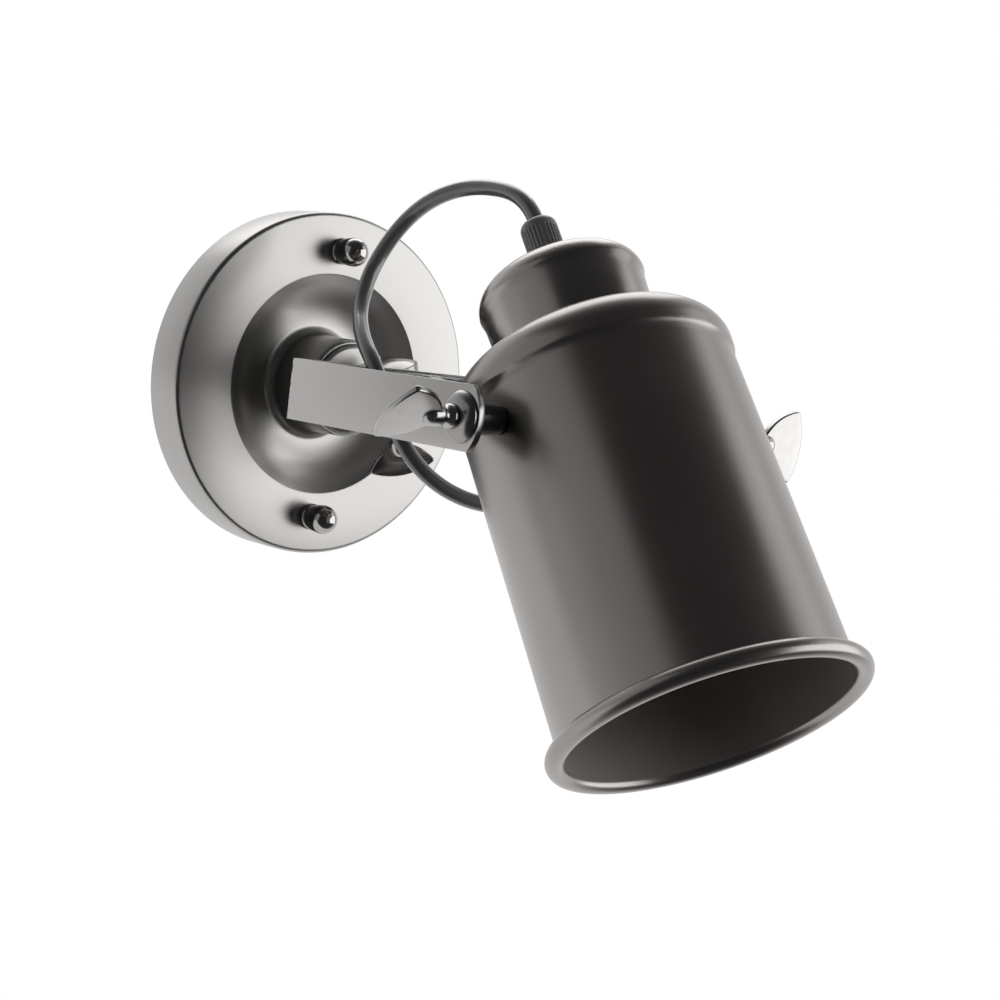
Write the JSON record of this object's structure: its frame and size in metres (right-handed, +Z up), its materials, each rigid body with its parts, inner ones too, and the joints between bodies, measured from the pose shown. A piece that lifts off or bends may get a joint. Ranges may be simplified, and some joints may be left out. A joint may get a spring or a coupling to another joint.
{
  "type": "adjustable wall lamp",
  "caption": "Wall lamp with a round domed wall cover, a knuckle joint, a U-shaped strap bracket and a can-shaped shade that tilts on thumb screws, with a looped flex.",
  "frame": {"origin": "on the wall, at the middle of the cover's back", "axes": "+Z up, +X to the right seen from the room, -Y out from the wall"},
  "size_m": [0.1646, 0.2629, 0.1786],
  "materials": {
    "pewter": "satin pewter lacquer on spun steel",
    "bronze": "satin black bronze plating on spun steel and strap",
    "black_metal": "polished black nickel on turned steel",
    "zinc_steel": "zinc plated",
    "brass": "plain",
    "white_plastic": "matte",
    "black_plastic": "satin black nylon",
    "holder_plastic": "black moulded resin",
    "rubber": "matte",
    "cord_plastic": "round flex with a smooth sheath"
  },
  "bodies": {
    "base": {"wall_cover": "pewter", "mounting_bar": "zinc_steel", "cover_studs": "zinc_steel", "stud_nuts": "zinc_steel", "ball_nuts": "black_metal", "terminal_block": "white_plastic", "earth_screw": "brass", "stem_washer": "zinc_steel", "stem_nut": "zinc_steel", "knuckle_fork": "black_metal", "knuckle_cup": "black_metal"},
    "knuckle_clamp": {"knuckle_screw": "black_metal"},
    "bracket": {"knuckle_tongue": "black_metal", "u_bracket": "bronze", "web_washer": "zinc_steel", "web_nut": "zinc_steel", "cord_bush": "black_plastic", "arm_cups": "black_metal", "arm_flanges": "zinc_steel", "power_cord": "cord_plastic"},
    "shade": {"lamp_shade": "bronze", "shade_cap": "bronze", "spacers": "black_plastic", "pivot_nuts": "zinc_steel", "grip_seal": "black_metal", "grip_nut": "black_plastic", "grip_sleeve": "rubber", "cap_nipple": "zinc_steel", "cap_nut": "zinc_steel", "lampholder": "holder_plastic", "screw_shell": "brass", "centre_contact": "brass", "holder_ring": "holder_plastic"},
    "left_clamp": {"thumb_screw_left": "black_metal"},
    "right_clamp": {"thumb_screw_right": "black_metal"}
  },
  "joints": [
    {"name": "bracket_swing", "type": "hinge", "parent": "base", "child": "bracket", "pos_m": [0, -0.057, 0], "axis": [-0.309, 0, 0.9511], "range_deg": [-50, 50]},
    {"name": "shade_tilt", "type": "hinge", "parent": "bracket", "child": "shade", "pos_m": [0, -0.1673, 0], "axis": [1, 0, 0], "range_deg": [-28, 60], "deforming": ["power_cord"]},
    {"name": "knuckle_screw_turn", "type": "hinge", "parent": "base", "child": "knuckle_clamp", "pos_m": [0, -0.057, 0], "axis": [-0.309, 0, 0.9511], "range_deg": [-180, 180]},
    {"name": "left_screw_turn", "type": "hinge", "parent": "shade", "child": "left_clamp", "pos_m": [-0.056, -0.1673, 0], "axis": [1, 0, 0], "range_deg": [-180, 180]},
    {"name": "right_screw_turn", "type": "hinge", "parent": "shade", "child": "right_clamp", "pos_m": [0.056, -0.1673, 0], "axis": [1, 0, 0], "range_deg": [-180, 180]}
  ]
}
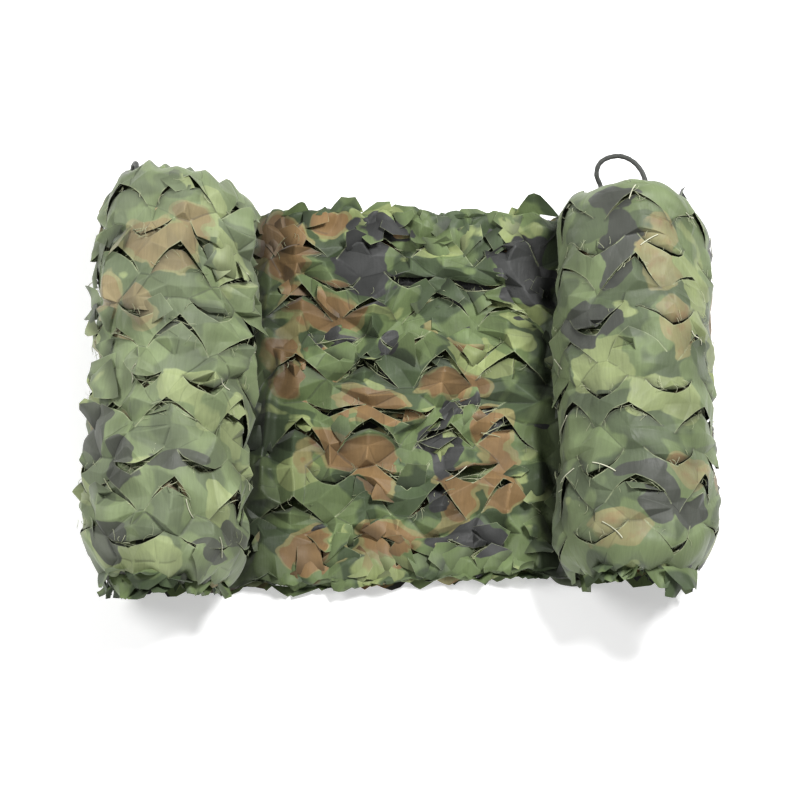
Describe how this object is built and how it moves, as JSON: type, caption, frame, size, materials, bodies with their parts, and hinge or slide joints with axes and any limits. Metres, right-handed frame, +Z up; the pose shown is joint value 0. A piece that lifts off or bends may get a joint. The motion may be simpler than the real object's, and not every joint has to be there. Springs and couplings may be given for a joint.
{
  "type": "camouflage net rolled from both ends",
  "caption": "Leaf-cut woodland camouflage net, folded lengthwise and rolled up from both ends like an open scroll, lying on its flat middle, with corner rope loops.",
  "frame": {"origin": "middle of the ground under the rolled net", "axes": "+Z up, X along the net's length from one roll to the other, Y along the rolls, the corner loops at +Y"},
  "size_m": [0.7008, 0.4909, 0.1659],
  "materials": {
    "camouflage_cloth": "thin polyester cloth printed in greens, brown and slate black, crisp, with a soft sheen",
    "braided_rope": "dark braided polyester cord"
  },
  "bodies": {
    "root": {"net_cloth": "camouflage_cloth", "rope_loop_right": "braided_rope", "rope_loop_left": "braided_rope"}
  },
  "joints": []
}
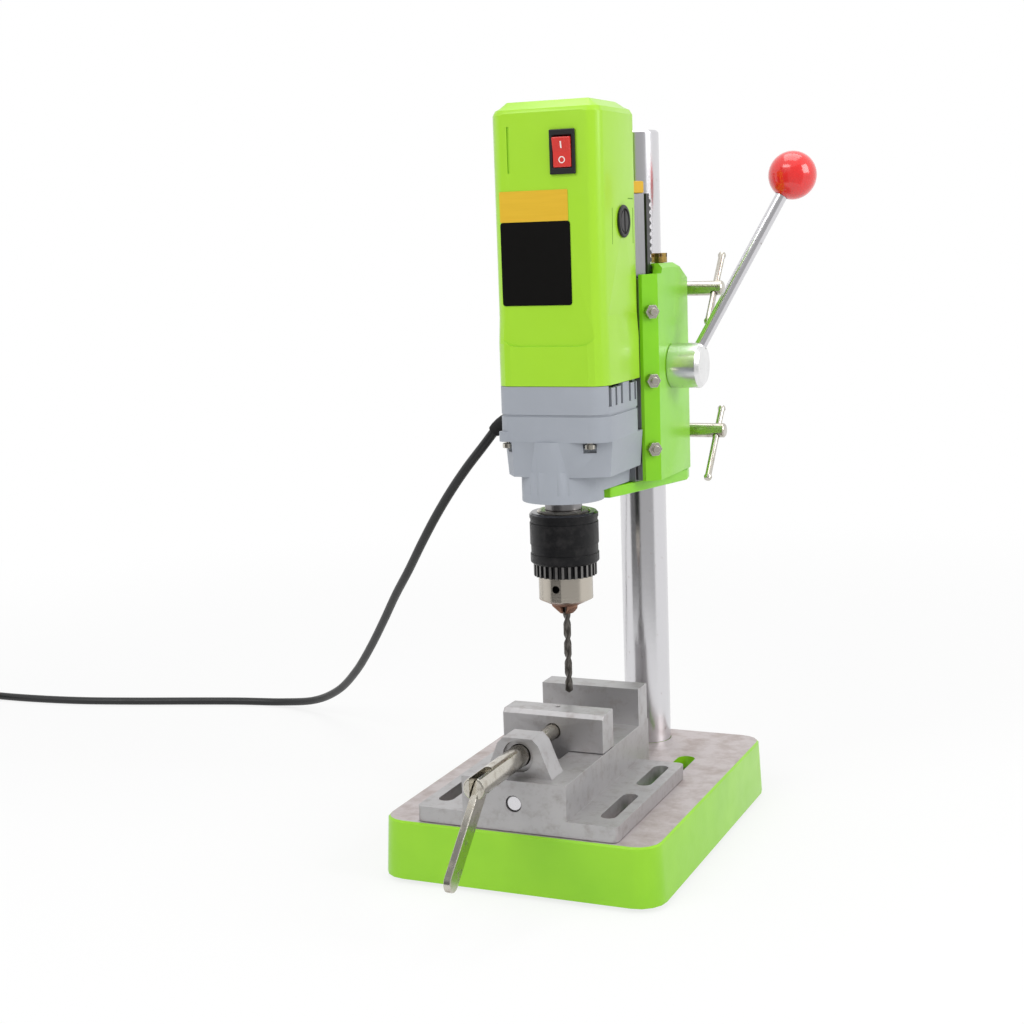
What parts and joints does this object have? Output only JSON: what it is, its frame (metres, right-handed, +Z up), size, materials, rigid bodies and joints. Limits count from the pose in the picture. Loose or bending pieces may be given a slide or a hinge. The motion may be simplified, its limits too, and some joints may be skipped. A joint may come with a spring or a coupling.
{
  "type": "benchtop drill press",
  "caption": "Small benchtop drill press: cast base with drill vise, round column, rack-fed motor head on a dovetail slide, keyed chuck and feed lever.",
  "frame": {"origin": "under the middle of the base casting, on the plane that the rubber feet stand on", "axes": "+Z up along the column and the drill spindle; -Y towards the operator, the front of the vise; +X towards the feed lever"},
  "size_m": [0.8464, 0.4294, 0.4783],
  "materials": {
    "lime_cast": "satin paint on cast iron",
    "lime_plastic": "glossy moulded cover",
    "grey_plastic": "fine matt moulding",
    "milled_alloy": "milled and ground",
    "polished_alloy": "turned and polished",
    "chrome": "hard chrome",
    "nickel": "nickel plate",
    "steel": "ground steel",
    "dark_steel": "dark oiled steel",
    "black_oxide": "black oxide, knurled",
    "brass": "turned brass",
    "bronze": "bronze bush",
    "winding": "steel core with enamelled copper wire",
    "rubber": "soft black rubber",
    "cord_vinyl": "smooth flexible sheath",
    "black_plastic": "moulded",
    "yellow_plastic": "moulded cap",
    "red_plastic": "polished moulding"
  },
  "bodies": {
    "stand": {"base_casting": "lime_cast", "foot_1": "rubber", "foot_2": "rubber", "foot_3": "rubber", "foot_4": "rubber", "column": "chrome", "column_bolt": "steel", "vise_body": "milled_alloy", "cord_lead": "cord_vinyl", "cord_coil": "cord_vinyl", "mains_plug": "cord_vinyl"},
    "vise_jaw": {"movable_jaw": "milled_alloy", "guide_rod": "chrome"},
    "vise_spindle": {"vise_screw": "nickel"},
    "vise_crank": {"vise_handle": "nickel"},
    "bush": {"column_bush": "bronze"},
    "carrier": {"slide_bracket": "lime_cast", "gib_strip": "steel", "gib_screw_1": "nickel", "gib_screw_2": "nickel", "gib_screw_3": "nickel", "oil_plug": "brass", "spring_cup": "black_plastic", "return_spring": "dark_steel"},
    "lower_clamp": {"clamp_screw_low": "nickel"},
    "lower_bar": {"clamp_bar_low": "nickel"},
    "upper_clamp": {"clamp_screw_high": "nickel"},
    "upper_bar": {"clamp_bar_high": "nickel"},
    "lever": {"pinion_shaft": "steel", "lever_hub": "polished_alloy", "lever_rod": "chrome", "lever_ball": "red_plastic"},
    "head": {"slide_bar": "steel", "feed_rack": "dark_steel", "rack_stop": "yellow_plastic", "head_shelf": "lime_cast", "gear_housing": "grey_plastic", "gear_plate": "milled_alloy", "motor_cover": "lime_plastic", "housing_screw_1": "nickel", "housing_screw_2": "nickel", "switch_bezel": "black_plastic", "brush_cap_right": "black_plastic", "brush_cap_left": "black_plastic", "stator": "dark_steel", "lower_bearing": "steel", "upper_bearing": "steel", "spindle_bearing": "steel", "strain_relief": "rubber"},
    "rocker": {"switch_rocker": "red_plastic"},
    "rotor": {"armature": "winding"},
    "drill_spindle": {"spindle": "steel", "chuck_body": "chrome", "drill_bit": "dark_steel"},
    "sleeve": {"chuck_sleeve": "black_oxide"},
    "jaw_a": {"chuck_jaw_1": "steel"},
    "jaw_b": {"chuck_jaw_2": "steel"},
    "jaw_c": {"chuck_jaw_3": "steel"}
  },
  "joints": [
    {"name": "height", "type": "slide", "parent": "stand", "child": "bush", "axis": [0, 0, 1], "range_m": [-0.03, 0.085]},
    {"name": "swivel", "type": "hinge", "parent": "bush", "child": "carrier", "pos_m": [0.0125, 0.096, 0.2343], "axis": [0, 0, 1], "range_deg": [-90, 90]},
    {"name": "feed", "type": "slide", "parent": "carrier", "child": "head", "axis": [0, 0, -1], "range_m": [0, 0.06], "deforming": ["cord_lead"]},
    {"name": "feed_lever", "type": "hinge", "parent": "carrier", "child": "lever", "pos_m": [0, 0.069, 0.3078], "axis": [1, 0, 0], "range_deg": [0, 191.5]},
    {"name": "drill_spin", "type": "hinge", "parent": "head", "child": "drill_spindle", "pos_m": [-0.004, -0.012, 0.2285], "axis": [0, 0, 1], "continuous": true},
    {"name": "motor_spin", "type": "hinge", "parent": "head", "child": "rotor", "pos_m": [-0.001, 0.00422, 0.2285], "axis": [0, 0, 1], "continuous": true},
    {"name": "chuck_turn", "type": "hinge", "parent": "drill_spindle", "child": "sleeve", "pos_m": [-0.004, -0.012, 0.2], "axis": [0, 0, 1], "range_deg": [0, 3190]},
    {"name": "jaw_a_slide", "type": "slide", "parent": "drill_spindle", "child": "jaw_a", "axis": [0, 0.225, 0.9744], "range_m": [0, 0.0177]},
    {"name": "jaw_b_slide", "type": "slide", "parent": "drill_spindle", "child": "jaw_b", "axis": [-0.1948, -0.1125, 0.9744], "range_m": [0, 0.0177]},
    {"name": "jaw_c_slide", "type": "slide", "parent": "drill_spindle", "child": "jaw_c", "axis": [0.1948, -0.1125, 0.9744], "range_m": [0, 0.0177]},
    {"name": "switch", "type": "hinge", "parent": "head", "child": "rocker", "pos_m": [0.0122, -0.0358, 0.4465], "axis": [1, 0, 0], "range_deg": [-14, 0]},
    {"name": "lower_clamp_turn", "type": "hinge", "parent": "carrier", "child": "lower_clamp", "pos_m": [0.058, 0.126, 0.2575], "axis": [1, 0, 0], "range_deg": [-180, 45]},
    {"name": "lower_bar_slide", "type": "slide", "parent": "lower_clamp", "child": "lower_bar", "axis": [0, 0.6293, 0.7771], "range_m": [-0.01, 0.03]},
    {"name": "upper_clamp_turn", "type": "hinge", "parent": "carrier", "child": "upper_clamp", "pos_m": [0.058, 0.126, 0.3565], "axis": [1, 0, 0], "range_deg": [-180, 45]},
    {"name": "upper_bar_slide", "type": "slide", "parent": "upper_clamp", "child": "upper_bar", "axis": [0, 0.6293, 0.7771], "range_m": [-0.02, 0.02]},
    {"name": "vise_slide", "type": "slide", "parent": "stand", "child": "vise_jaw", "axis": [0, 1, 0], "range_m": [-0.015, 0.046]},
    {"name": "vise_screw_turn", "type": "hinge", "parent": "vise_jaw", "child": "vise_spindle", "pos_m": [0, -0.173, 0.085], "axis": [0, 1, 0], "range_deg": [-1801, 5522]},
    {"name": "handle_fold", "type": "hinge", "parent": "vise_spindle", "child": "vise_crank", "pos_m": [0, -0.163, 0.082], "axis": [1, 0, 0], "range_deg": [-43, 15]}
  ],
  "couplings": [
    {"joint": "feed_lever", "follows": "feed", "rad_per_m": 55.556},
    {"joint": "motor_spin", "follows": "drill_spin", "ratio": -4.5},
    {"joint": "vise_screw_turn", "follows": "vise_slide", "rad_per_m": 2094.4},
    {"joint": "chuck_turn", "follows": "jaw_a_slide", "rad_per_m": 3141.6},
    {"joint": "jaw_b_slide", "follows": "jaw_a_slide", "ratio": 1},
    {"joint": "jaw_c_slide", "follows": "jaw_a_slide", "ratio": 1}
  ]
}
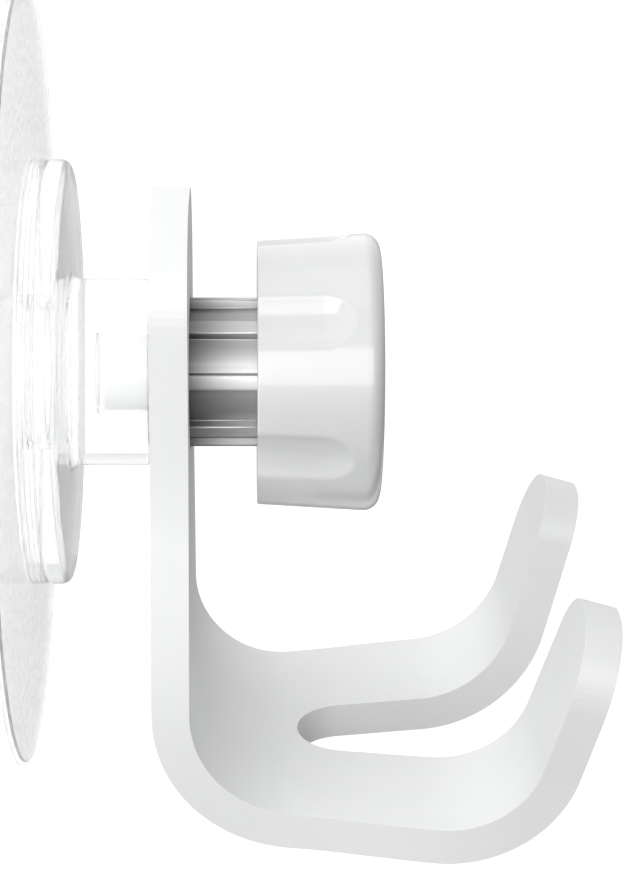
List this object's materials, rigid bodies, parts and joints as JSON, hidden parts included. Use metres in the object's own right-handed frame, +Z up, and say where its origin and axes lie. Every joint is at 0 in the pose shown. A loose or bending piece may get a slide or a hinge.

- - - - -

**To be done**:
Copy each line of the data that contains the word "bends".

**Written response**:
Write the JSON record of this object's structure: its frame and size in metres (right-handed, +Z up), its materials, each rigid body with its parts, inner ones too, and the joints between bodies, measured from the pose shown. A piece that lifts off or bends may get a joint. Ranges may be simplified, and some joints may be left out. A joint may get a spring or a coupling to another joint.
Describe how this object is built and how it moves, as JSON: type, caption, frame, size, materials, bodies with their parts, and hinge or slide joints with axes and any limits. Metres, right-handed frame, +Z up; the pose shown is joint value 0. A piece that lifts off or bends may get a joint. The motion may be simpler than the real object's, and not every joint has to be there. Springs and couplings may be given for a joint.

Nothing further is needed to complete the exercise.